On top of being extremely entertaining, the movie is also a great reminder of something we keep forgetting: there is beauty in the passing of time, and wanting to stop it, rewind it or control it in any way is not only impossible—duh—but detrimental to our mental health. Yes, I'm saying this especially now that we've gone through the worst year of the last decade. Who hasn't wished they could go back to simpler times? (Whoever is virtually raising their hand right now is a liar!) In one of the scenes, Nyles visits Roy, played by the brilliant J.K Simmons. Roy is stuck in a rather pleasant day: the sun's shining and he's at home with his wife and kids, but it's a gilded cage. He'll never see his kids grow up. He'll never get to walk his daughter down the aisle. His life may be good, but it's stale. On Pause forever. We all know that anything that does not evolve, dies. It loses its meaning, as well as its purpose. The Universe is in constant expansion, which means that we are too. Think about it. What's so satisfying about movies, or stories in general? They have a beginning, a middle, and an end—unless we're talking about Lost in Translation—and they take us on a journey. So, that's when it hit me:
Life is a succession of moments between the beginning and the end.

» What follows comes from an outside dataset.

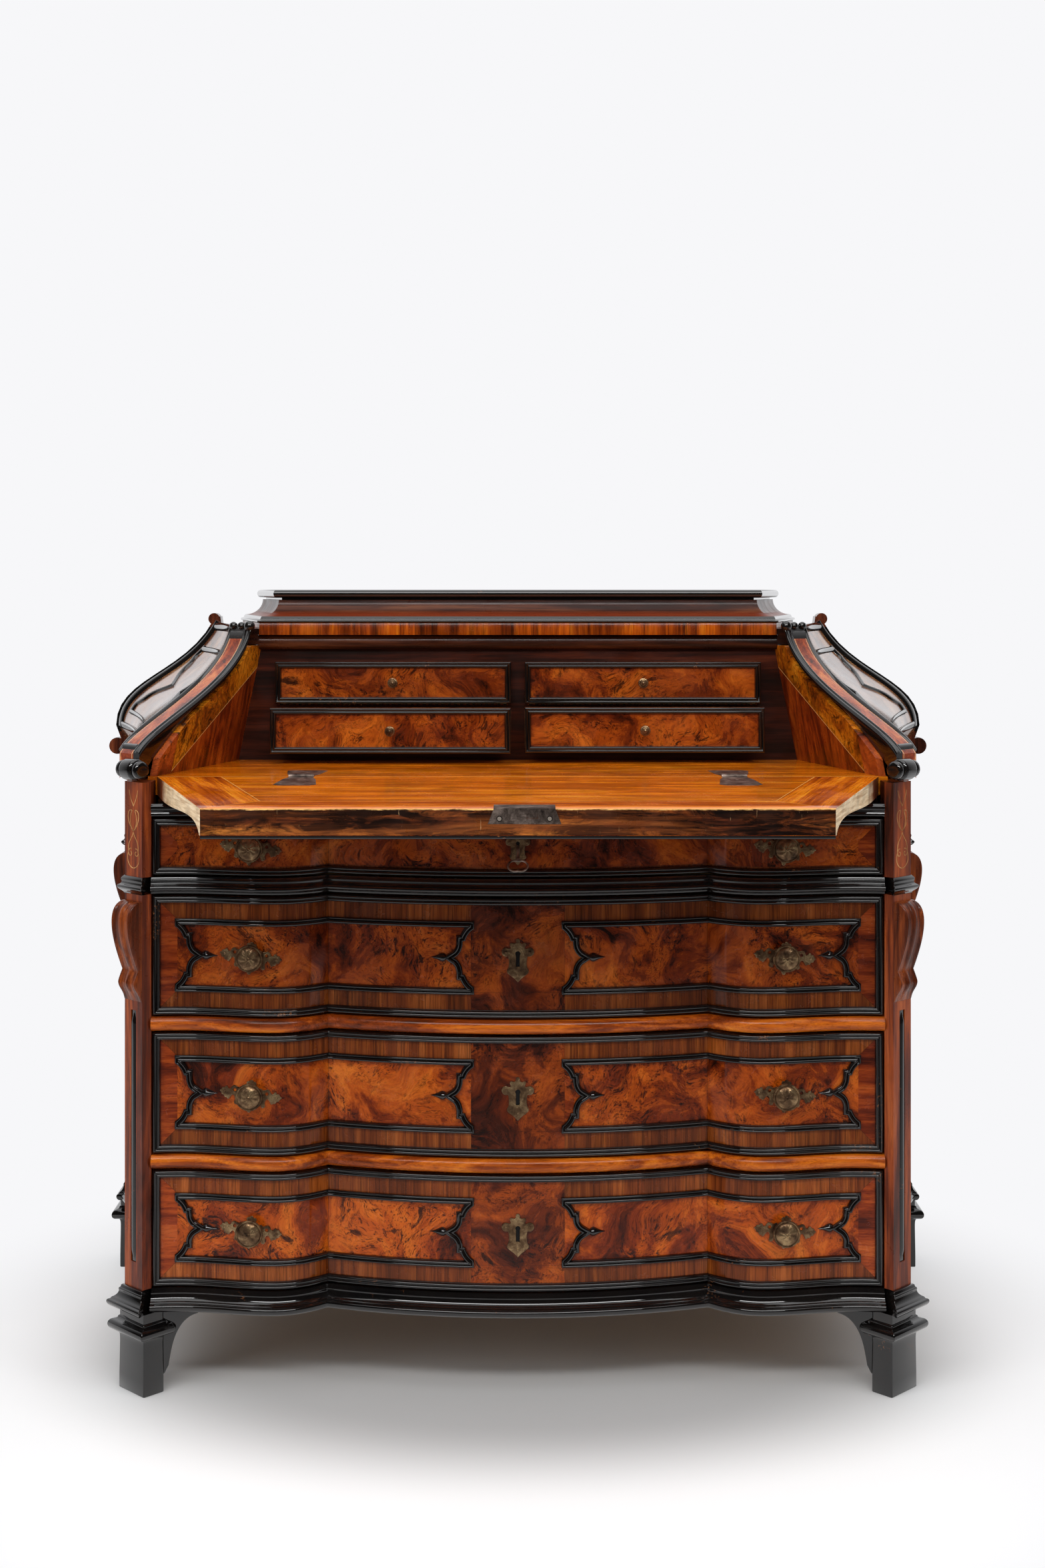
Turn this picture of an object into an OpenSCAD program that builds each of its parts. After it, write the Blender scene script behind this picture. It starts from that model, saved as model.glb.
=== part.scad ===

I know what you're thinking:
Of course, I already knew that "it's about the journey, not the destination." Like you, I've heard it hundreds of times and read it on many a millennial's T-shirt. The fact is, I felt better after watching Palm Springs. It allowed me to step out of the dark tunnel I was trudging along and to see things from a broader perspective. I regarded my life with a fresh eye and saw a list of achievements instead of an endless to-do list. I was able to reconcile with the Gods of Time and acknowledge their almighty purpose, therefore letting go of my need for control. I'm not saying I'm "cured forever," because I doubt that any movie has the power to do that, but it's just what I needed to watch... at the right time.